A variety of commercially available drug candidate molecules were incubated in microsomes or S9 fractions under typical phase I and phase II forming conditions. Compounds were chosen primarily for their ability to generate large numbers of isobaric species. Verapamil (desmethyl), warfarin (oxidation), buspirone (hydroxylation, dihydroxylation, hydroxylation with glucuronidation) were chosen as representative molecules to demonstrate the value of integrating ion mobility to a DMPK workflow. Data were compared to currently commercially available travelling wave platforms to highlight differences and similarities to the novel IMS geometry. Data for this study was collected using the most comprehensive and data rich scanning technique available, HDMSE which collects data simultaneously for low and high energy data with full ion mobility scanning information.

Preliminary Data
Through the use of a single integrated platform, we show that data can be collected routinely, processed and reviewed simultaneously across time courses and treatments. This steps away from a conventional sample-by-sample approach and allows for streamlined reviewing of much larger datasets, with navigation to the Cmax of any given metabolite in a large study with one click.  In addition to accurate mass measurement for every peak, CCS values were reported giving a facile three point identification (RT, m/z, CCS).
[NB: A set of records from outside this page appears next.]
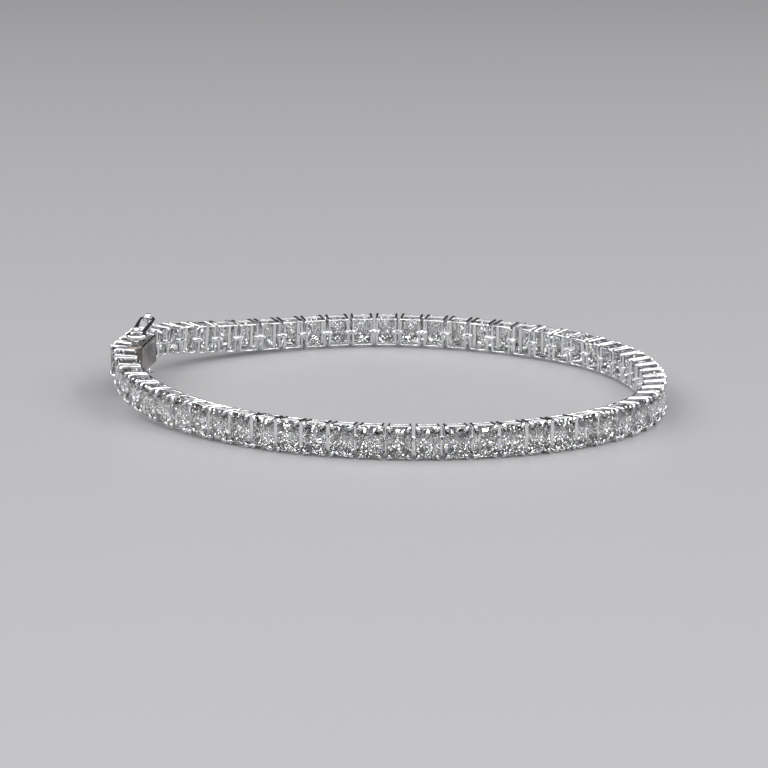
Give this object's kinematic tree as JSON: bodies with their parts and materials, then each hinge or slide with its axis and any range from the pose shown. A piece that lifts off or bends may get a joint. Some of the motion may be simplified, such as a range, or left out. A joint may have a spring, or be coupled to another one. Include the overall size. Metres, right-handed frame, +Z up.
{
  "type": "tennis bracelet",
  "caption": "Closed bracelet line of cut-corner rectangular stones in claw baskets, standing on its side edge, with a tongue-and-box clasp and figure-eight safety catches.",
  "frame": {"origin": "middle of the loop's outline on the surface that the bracelet stands on", "axes": "+Z up, along the band's height; +X to the right and +Y to the back, seen from the front of the loop; the clasp is at -X"},
  "size_m": [0.0602, 0.0586, 0.0073],
  "materials": {
    "polished_metal": "polished white gold",
    "clear_stone": "faceted and polished"
  },
  "bodies": {
    "bracelet": {"stone_line_front": "polished_metal", "stone_line_back": "polished_metal", "clasp_box": "polished_metal", "clasp_tongue": "polished_metal"},
    "catch_upper": {"safety_catch_upper": "polished_metal"},
    "catch_lower": {"safety_catch_lower": "polished_metal"}
  },
  "joints": [
    {"name": "catch_upper_hinge", "type": "hinge", "parent": "bracelet", "child": "catch_upper", "pos_m": [-0.02627, 0.01028, 0.00675], "axis": [-0.9884, 0.1517, 0], "range_deg": [0, 120]},
    {"name": "catch_lower_hinge", "type": "hinge", "parent": "bracelet", "child": "catch_lower", "pos_m": [-0.0263, 0.0101, 0.00063], "axis": [0.9884, -0.1517, 0], "range_deg": [0, 120]}
  ]
}
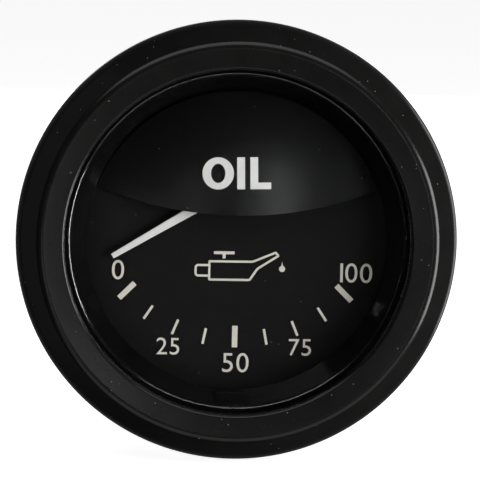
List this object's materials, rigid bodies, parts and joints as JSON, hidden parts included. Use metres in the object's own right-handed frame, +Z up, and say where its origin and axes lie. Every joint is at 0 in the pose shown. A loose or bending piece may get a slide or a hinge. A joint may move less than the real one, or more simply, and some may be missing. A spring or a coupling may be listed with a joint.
{
  "type": "oil pressure gauge",
  "caption": "Round panel-mounted oil pressure gauge with a black dished bezel, hooded dial, white pointer, spring-tube movement, rear inlet, clamp bracket and lamp.",
  "frame": {"origin": "centre of the case, in the plane of the bezel's flat rear face, which is the panel's front face", "axes": "+Y along the case's axis to the rear, away from the reader; +Z up the dial; +X to the reader's right"},
  "size_m": [0.0608, 0.0515, 0.0608],
  "materials": {
    "black_enamel": "satin black stoved enamel",
    "clear_glass": "clear polished glass",
    "black_rubber": "matt rubber",
    "black_plastic": "fine satin moulded plastic",
    "smoke_window": "dark translucent plastic",
    "mark_print": "warm white printed ink",
    "dial_black": "matt black paint",
    "bright_steel": "turned steel",
    "brass": "machined brass",
    "white_plastic": "white moulded plastic",
    "plated_case": "black painted drawn steel",
    "pointer_white": "matt white paint",
    "pointer_black": "black paint",
    "spring_bronze": "phosphor bronze",
    "red_fibre": "vulcanised fibre",
    "zinc_plate": "zinc plated steel",
    "nut_brass": "knurled brass",
    "holder_plastic": "black moulded plastic",
    "lamp_cap": "nickel plate",
    "bulb_clear": "clear blown glass",
    "terminal_brass": "tinned brass"
  },
  "bodies": {
    "gauge": {"bezel": "black_enamel", "glass": "clear_glass", "glass_gasket": "black_rubber", "spacer_ring": "black_plastic", "light_windows": "smoke_window", "dial_hood": "black_plastic", "scale_marks": "mark_print", "dial": "dial_black", "dial_screws": "bright_steel", "stop_pin": "bright_steel", "dial_posts": "brass", "dial_seat_ring": "white_plastic", "case": "plated_case", "hairspring": "spring_bronze", "hairspring_stud": "brass", "movement_front_plate": "brass", "movement_back_plate": "brass", "movement_pillars": "brass", "plate_screws": "bright_steel", "movement_posts": "brass", "post_screws": "bright_steel", "bourdon_tube": "spring_bronze", "socket_block": "brass", "inlet_washer": "red_fibre", "inlet_nut": "brass", "clamp_studs": "zinc_plate"},
    "sector": {"sector_gear": "brass", "sector_arbor": "bright_steel", "sector_pin": "bright_steel"},
    "pointer": {"pinion": "brass", "hairspring_collet": "brass", "pointer_boss": "pointer_black", "pointer_blade": "pointer_white"},
    "tube_tip": {"tip_cap": "brass", "tip_pin": "bright_steel"},
    "link": {"link": "brass"},
    "clamp": {"clamp_bracket": "zinc_plate", "spring_washers": "zinc_plate"},
    "nut_left": {"clamp_nut_left": "nut_brass"},
    "nut_right": {"clamp_nut_right": "nut_brass"},
    "lamp": {"bulb_holder": "holder_plastic", "bulb_cap": "lamp_cap", "bulb_glass": "bulb_clear", "lamp_terminal": "terminal_brass"}
  },
  "joints": [
    {"name": "sector_turn", "type": "hinge", "parent": "gauge", "child": "sector", "pos_m": [0, 0.008, -0.0042], "axis": [0, -1, 0], "range_deg": [-27, 0], "stiffness_Nm_per_rad": 0.01},
    {"name": "pointer_turn", "type": "hinge", "parent": "gauge", "child": "pointer", "pos_m": [0, 0.006, 0.0078], "axis": [0, -1, 0], "range_deg": [0, 108], "deforming": ["hairspring"]},
    {"name": "tube_tip_swing", "type": "hinge", "parent": "gauge", "child": "tube_tip", "pos_m": [-0.01943, 0.009, 0.00683], "axis": [0, -1, 0], "range_deg": [-9.6, 0], "deforming": ["bourdon_tube"]},
    {"name": "link_swing", "type": "hinge", "parent": "sector", "child": "link", "pos_m": [0.00117, 0.01, -0.00906], "axis": [0, -1, 0], "range_deg": [0, 27.5]},
    {"name": "clamp_slide", "type": "slide", "parent": "gauge", "child": "clamp", "axis": [0, 1, 0], "range_m": [-0.0015, 0.0025]},
    {"name": "nut_left_turn", "type": "hinge", "parent": "clamp", "child": "nut_left", "pos_m": [-0.017, 0.039, 0], "axis": [0, 1, 0], "range_deg": [-772, 1286.5]},
    {"name": "nut_right_turn", "type": "hinge", "parent": "clamp", "child": "nut_right", "pos_m": [0.017, 0.039, 0], "axis": [0, 1, 0], "range_deg": [-772, 1286.5]},
    {"name": "lamp_slide", "type": "slide", "parent": "gauge", "child": "lamp", "axis": [0, 1, 0], "range_m": [0, 0.016]}
  ],
  "couplings": [
    {"joint": "pointer_turn", "follows": "sector_turn", "ratio": -4},
    {"joint": "tube_tip_swing", "follows": "sector_turn", "ratio": 0.3518},
    {"joint": "link_swing", "follows": "sector_turn", "ratio": -0.994},
    {"joint": "nut_left_turn", "follows": "clamp_slide", "rad_per_m": 8976},
    {"joint": "nut_right_turn", "follows": "clamp_slide", "rad_per_m": 8976}
  ]
}
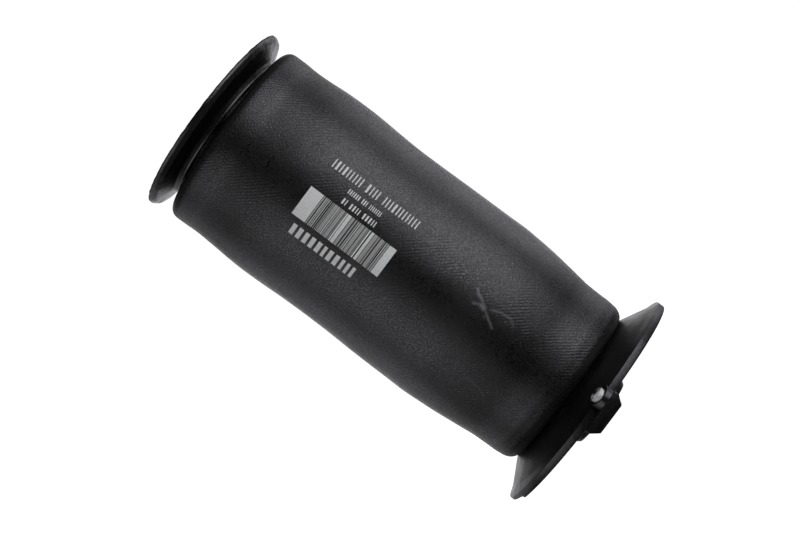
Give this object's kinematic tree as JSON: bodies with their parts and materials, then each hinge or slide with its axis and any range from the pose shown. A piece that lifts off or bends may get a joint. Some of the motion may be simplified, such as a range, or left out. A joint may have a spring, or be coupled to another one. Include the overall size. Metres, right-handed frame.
{
  "type": "air spring",
  "caption": "Rear-axle air spring: rolling-lobe rubber sleeve between a dished top plate and a flared base seat with a boss and a fixing ear.",
  "frame": {"origin": "on the spring's axis, at the underside of the base's centre boss, which the spring stands on", "axes": "+Z along the spring's axis from the base to the top plate; -Y towards the base's fixing ear"},
  "size_m": [0.1678, 0.1783, 0.3509],
  "materials": {
    "black_plastic": "satin moulded glass-filled nylon",
    "black_rubber": "matte rubber with fine crossed cord lines",
    "seal_rubber": "smooth matte rubber",
    "stop_foam": "matte cellular polyurethane",
    "zinc_steel": "zinc-plated steel",
    "crimp_aluminium": "turned aluminium",
    "brass": "machined brass",
    "plug_plastic": "smooth moulded plastic"
  },
  "bodies": {
    "lower": {"base_seat": "black_plastic", "steel_bush": "zinc_steel", "piston": "black_plastic", "piston_seal": "seal_rubber", "piston_screw_1": "zinc_steel", "piston_screw_2": "zinc_steel", "piston_screw_3": "zinc_steel", "piston_screw_4": "zinc_steel", "lower_crimp_ring": "crimp_aluminium", "bellows": "black_rubber"},
    "upper": {"top_plate": "black_plastic", "upper_crimp_ring": "crimp_aluminium", "bump_stop": "stop_foam", "bump_stop_cup": "zinc_steel", "bump_stop_screw": "zinc_steel", "top_insert_1": "brass", "top_insert_2": "brass", "top_isolator": "seal_rubber", "fitting_body": "brass", "fitting_seal": "seal_rubber"},
    "collet": {"fitting_collet": "black_plastic"},
    "plug": {"fitting_plug": "plug_plastic"}
  },
  "joints": [
    {"name": "compression", "type": "slide", "parent": "lower", "child": "upper", "axis": [0, 0, -1], "range_m": [0, 0.1], "stiffness_N_per_m": 4000, "deforming": ["bellows"]},
    {"name": "collet_press", "type": "slide", "parent": "upper", "child": "collet", "axis": [0, 0, -1], "range_m": [0, 0.001], "stiffness_N_per_m": 400},
    {"name": "plug_pull", "type": "slide", "parent": "upper", "child": "plug", "axis": [0, 0, 1], "range_m": [0, 0.01]}
  ]
}
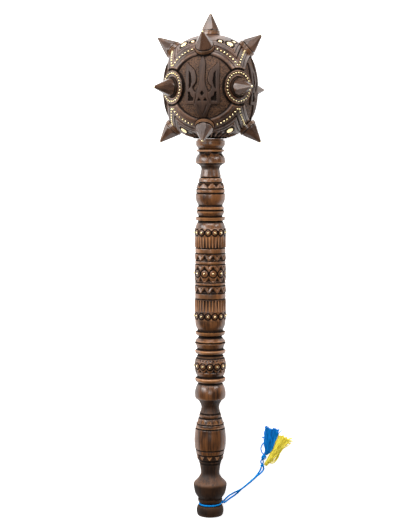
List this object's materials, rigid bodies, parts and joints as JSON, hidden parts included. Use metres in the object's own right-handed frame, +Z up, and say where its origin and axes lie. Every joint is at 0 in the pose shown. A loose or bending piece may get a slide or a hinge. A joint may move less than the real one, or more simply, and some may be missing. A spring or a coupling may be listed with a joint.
{
  "type": "ceremonial mace",
  "caption": "Carved wooden ceremonial mace with a spiked ball head, sunk medallions with tridents, brass inlay, a turned shaft and a corded tassel, lying on its side.",
  "frame": {"origin": "on the ground, under the middle of the mace without its cord and tassels", "axes": "+Z up from the ground, +Y along the shaft towards the head, +X to the right, where the tassels lie"},
  "size_m": [0.1614, 0.5915, 0.128],
  "materials": {
    "walnut": "dark satin varnish, worn lighter on the edges",
    "brass": "polished, slightly dulled",
    "blue_cord": "matt twisted thread",
    "yellow_thread": "matt thread"
  },
  "bodies": {
    "root": {"big_disc_lower_135": "brass", "big_disc_lower_225": "brass", "big_disc_lower_315": "brass", "big_disc_lower_45": "brass", "big_disc_upper_135": "brass", "big_disc_upper_225": "brass", "big_disc_upper_315": "brass", "big_disc_upper_45": "brass", "blue_tassel": "blue_cord", "blue_tassel_knot": "blue_cord", "cord_hitch": "blue_cord", "cord_loop": "blue_cord", "cord_strand_lower": "blue_cord", "cord_strand_upper": "blue_cord", "head_ball": "walnut", "nail_boss_135": "brass", "nail_boss_225": "brass", "nail_boss_315": "brass", "nail_boss_45": "brass", "nail_crown": "brass", "nail_lower_0": "brass", "nail_lower_180": "brass", "nail_lower_270": "brass", "nail_lower_90": "brass", "nail_upper_0": "brass", "nail_upper_180": "brass", "nail_upper_270": "brass", "nail_upper_90": "brass", "shaft": "walnut", "small_disc_118": "brass", "small_disc_152": "brass", "small_disc_208": "brass", "small_disc_242": "brass", "small_disc_28": "brass", "small_disc_298": "brass", "small_disc_332": "brass", "small_disc_62": "brass", "spike_boss_135": "walnut", "spike_boss_225": "walnut", "spike_boss_315": "walnut", "spike_boss_45": "walnut", "spike_crown": "walnut", "spike_lower_0": "walnut", "spike_lower_180": "walnut", "spike_lower_270": "walnut", "spike_lower_90": "walnut", "spike_upper_0": "walnut", "spike_upper_180": "walnut", "spike_upper_270": "walnut", "spike_upper_90": "walnut", "tassel_knot": "blue_cord", "tassel_link": "blue_cord", "yellow_tassel": "yellow_thread"}
  },
  "joints": []
}
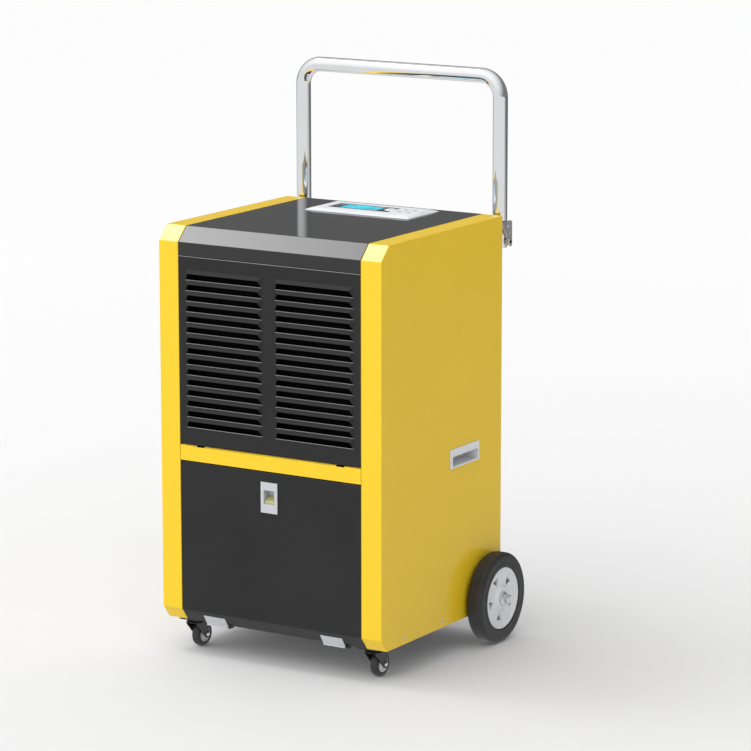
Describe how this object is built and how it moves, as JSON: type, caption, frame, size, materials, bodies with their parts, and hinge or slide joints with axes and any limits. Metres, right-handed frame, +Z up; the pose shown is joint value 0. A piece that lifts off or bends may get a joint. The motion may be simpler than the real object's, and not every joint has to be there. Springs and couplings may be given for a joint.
{
  "type": "commercial dehumidifier",
  "caption": "Portable commercial dehumidifier: steel cabinet with louvred air grille, bottom-hinged tank door, top controls, fold-down push handle, two large rear wheels and two front casters.",
  "frame": {"origin": "on the floor, below the middle of the machine's overall width and depth", "axes": "+X to the right as seen from the front, +Y from the front to the back, +Z up"},
  "size_m": [0.5826, 0.477, 1.075],
  "materials": {
    "yellow_paint": "satin powder coat",
    "charcoal_paint": "fine satin powder coat",
    "gloss_black": "gloss",
    "light_grey_plastic": "satin",
    "white_plastic": "satin gloss",
    "dark_plastic": "matt",
    "dark_window": "gloss",
    "screen": "lit screen",
    "olive_plastic": "satin",
    "chrome_tube": "polished",
    "zinc_steel": "zinc plated",
    "black_steel": "semi-matt black",
    "tyre_rubber": "smooth rubber",
    "copper": "drawn tube",
    "fin_aluminium": "thin fins",
    "tank_plastic": "translucent"
  },
  "bodies": {
    "cabinet": {"side_panel_left": "yellow_paint", "side_panel_right": "yellow_paint", "top_cover": "gloss_black", "centre_band": "yellow_paint", "rear_panel": "charcoal_paint", "outlet_guard": "black_steel", "base_tray": "black_steel", "hinge_pin_left": "black_steel", "hinge_pin_right": "black_steel", "side_grip_left": "white_plastic", "side_grip_right": "white_plastic", "control_bezel": "white_plastic", "screen_frame": "dark_window", "lcd_screen": "screen", "handle_bracket_left": "zinc_steel", "handle_bracket_right": "zinc_steel", "handle_bolt_left": "zinc_steel", "handle_bolt_right": "zinc_steel", "rear_axle": "zinc_steel", "caster_plate_left": "black_steel", "caster_plate_right": "black_steel", "drip_tray": "dark_plastic", "evaporator": "fin_aluminium", "condenser": "fin_aluminium", "suction_pipe": "copper", "discharge_pipe": "copper", "compressor": "black_steel", "control_box": "zinc_steel", "fan_shroud": "zinc_steel", "fan_motor": "black_steel"},
    "grille": {"front_grille": "charcoal_paint", "air_filter": "dark_plastic"},
    "door": {"tank_door": "charcoal_paint", "door_pull_bezel": "light_grey_plastic", "door_pull_insert": "olive_plastic", "hinge_leaf_left": "light_grey_plastic", "hinge_leaf_right": "light_grey_plastic"},
    "tank": {"water_tank": "tank_plastic"},
    "float": {"tank_float": "white_plastic"},
    "handle": {"push_handle": "chrome_tube"},
    "fan": {"fan_rotor": "dark_plastic"},
    "button_power": {"power_button": "white_plastic"},
    "button_set_1": {"set_button_1": "light_grey_plastic"},
    "button_set_2": {"set_button_2": "light_grey_plastic"},
    "button_set_3": {"set_button_3": "light_grey_plastic"},
    "button_set_4": {"set_button_4": "light_grey_plastic"},
    "rear_wheel_left": {"rear_tyre_left": "tyre_rubber", "rear_rim_left": "white_plastic", "hub_cap_left": "zinc_steel"},
    "rear_wheel_right": {"rear_tyre_right": "tyre_rubber", "rear_rim_right": "white_plastic", "hub_cap_right": "zinc_steel"},
    "caster_left": {"caster_fork_left": "black_steel", "caster_bolt_left": "zinc_steel"},
    "caster_right": {"caster_fork_right": "black_steel", "caster_bolt_right": "zinc_steel"},
    "caster_wheel_left": {"caster_tyre_left": "tyre_rubber", "caster_hub_left": "white_plastic"},
    "caster_wheel_right": {"caster_tyre_right": "tyre_rubber", "caster_hub_right": "white_plastic"}
  },
  "joints": [
    {"name": "door_tilt", "type": "hinge", "parent": "cabinet", "child": "door", "pos_m": [0, -0.2155, 0.0588], "axis": [1, 0, 0], "range_deg": [0, 90]},
    {"name": "tank_slide", "type": "slide", "parent": "cabinet", "child": "tank", "axis": [0, -1, 0], "range_m": [0, 0.126]},
    {"name": "float_rise", "type": "hinge", "parent": "tank", "child": "float", "pos_m": [-0.05, -0.0175, 0.324], "axis": [-1, 0, 0], "range_deg": [0, 15]},
    {"name": "grille_tilt", "type": "hinge", "parent": "cabinet", "child": "grille", "pos_m": [0, -0.2315, 0.405], "axis": [1, 0, 0], "range_deg": [0, 25]},
    {"name": "handle_fold", "type": "hinge", "parent": "cabinet", "child": "handle", "pos_m": [0, 0.2235, 0.752], "axis": [-1, 0, 0], "range_deg": [0, 180]},
    {"name": "fan_spin", "type": "hinge", "parent": "cabinet", "child": "fan", "pos_m": [0, 0.1575, 0.602], "axis": [0, 1, 0], "continuous": true},
    {"name": "press_power", "type": "slide", "parent": "cabinet", "child": "button_power", "axis": [0, 0, -1], "range_m": [0, 0.001], "stiffness_N_per_m": 400},
    {"name": "press_set_1", "type": "slide", "parent": "cabinet", "child": "button_set_1", "axis": [0, 0, -1], "range_m": [0, 0.0008], "stiffness_N_per_m": 400},
    {"name": "press_set_2", "type": "slide", "parent": "cabinet", "child": "button_set_2", "axis": [0, 0, -1], "range_m": [0, 0.0008], "stiffness_N_per_m": 400},
    {"name": "press_set_3", "type": "slide", "parent": "cabinet", "child": "button_set_3", "axis": [0, 0, -1], "range_m": [0, 0.0008], "stiffness_N_per_m": 400},
    {"name": "press_set_4", "type": "slide", "parent": "cabinet", "child": "button_set_4", "axis": [0, 0, -1], "range_m": [0, 0.0008], "stiffness_N_per_m": 400},
    {"name": "rear_wheel_left_spin", "type": "hinge", "parent": "cabinet", "child": "rear_wheel_left", "pos_m": [-0.2605, 0.1435, 0.0865], "axis": [1, 0, 0], "continuous": true},
    {"name": "rear_wheel_right_spin", "type": "hinge", "parent": "cabinet", "child": "rear_wheel_right", "pos_m": [0.2605, 0.1435, 0.0865], "axis": [1, 0, 0], "continuous": true},
    {"name": "caster_left_swivel", "type": "hinge", "parent": "cabinet", "child": "caster_left", "pos_m": [-0.1968, -0.1895, 0.052], "axis": [0, 0, 1], "continuous": true},
    {"name": "caster_right_swivel", "type": "hinge", "parent": "cabinet", "child": "caster_right", "pos_m": [0.1968, -0.1895, 0.052], "axis": [0, 0, 1], "continuous": true},
    {"name": "caster_left_roll", "type": "hinge", "parent": "caster_left", "child": "caster_wheel_left", "pos_m": [-0.1968, -0.1698, 0.0243], "axis": [1, 0, 0], "continuous": true},
    {"name": "caster_right_roll", "type": "hinge", "parent": "caster_right", "child": "caster_wheel_right", "pos_m": [0.1968, -0.1698, 0.0243], "axis": [1, 0, 0], "continuous": true}
  ],
  "couplings": [
    {"joint": "tank_slide", "follows": "door_tilt", "m_per_rad": 0.08}
  ]
}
In a large percentage of cases, a two point identification (m/z, CCS) is enough to confidently discriminate isobaric species reducing the need to differentiate species purely by retention time which can be variable across large runs or across challenging matrix conditions. In addition to comprehensive three point identifications, fully integrating tools such as cross sample trendplotting, mass defect filtering, sample comparison, multivariate analysis and ion mobility data toolkits are available to interrogate all identified metabolite species and all components in the dataset. Given the magnitude of these larger datasets, a second stage of experimental work involved the implementation and evaluation of a variety of data reduction approaches. To maximize the S/N and confident detection of low abundance peaks, several novel peak detection approaches were tested which retained peaks by assessing chromatographic profiles versus random noise. In this study, this methodology could reduce the data burden by up to 20-50 fold. Depending on the purpose of the data (qualitative screening versus absolute highest sensitivity), the data file size can be tuned to meet workflow needs. A 5-10 fold data size reduction could be easily achieved with no loss in real detected peaks while also improving XIC baseline quality, spectral quality and significantly improving processing performance. This tool could be further combined with other data compression approaches.

Novel Aspect
Next generation DMPK workflows achieved through tight integration of ion mobility, HRMS, informatics and data reduction strategies.